I’ve been a strictly Oakley sunglasses girl for upwards of four years now. But slowly, these sunglasses have won me over. The first thing that appealed to me about Native is that every single pair of sunglasses they make is polarized. The first time I wore polarized sunglasses, I was amazed that I could see fish swimming in the river. They were awesome, but as anyone who demands polarized sunglasses knows, those babies can be expensive. Thankfully, Native is on the lower end of the price spectrum.

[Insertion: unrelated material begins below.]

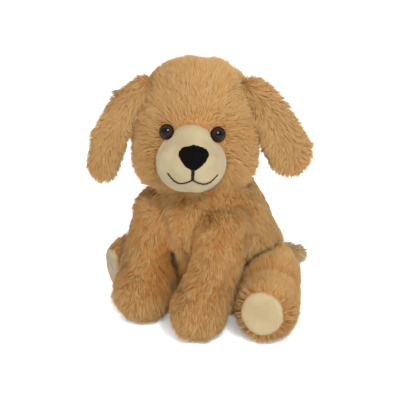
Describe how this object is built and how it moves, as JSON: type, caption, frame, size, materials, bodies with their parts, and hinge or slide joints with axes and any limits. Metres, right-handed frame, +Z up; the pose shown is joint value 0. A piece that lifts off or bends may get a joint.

From the first day I wore the sunglasses, I’ve been impressed by how lightweight they are compared to my purple Oakley “Breathless” sunglasses, which are made of metal and are oh so cute, but hea-vy. While I like how the Native sunglasses fit (and don’t put pressure on my nose or head), I think the Oakley ones look better on my face. That said, the Bolders are a whole lot lighter and they have nifty vents along the top of the frame that keep the glasses from fogging up, even during a hike or a mid-afternoon jog. The rubberized, non-slip ear and nose pads keep the glasses in place. Because the glasses are polarized, they reduce glare and my eyes don’t feel as tired after I take off these shades as compared to my non-polarized Oakley glasses. Because of all this, I’ve found myself reaching for the Natives more and more lately.
The only complaint I have about the glasses is that the frames feel a little cheap. Alright, I admit, seeing “CE China 10.4” printed inside one of the arms may have contributed to this feeling. But really, there’s not a whole lot that isn’t made in China these days.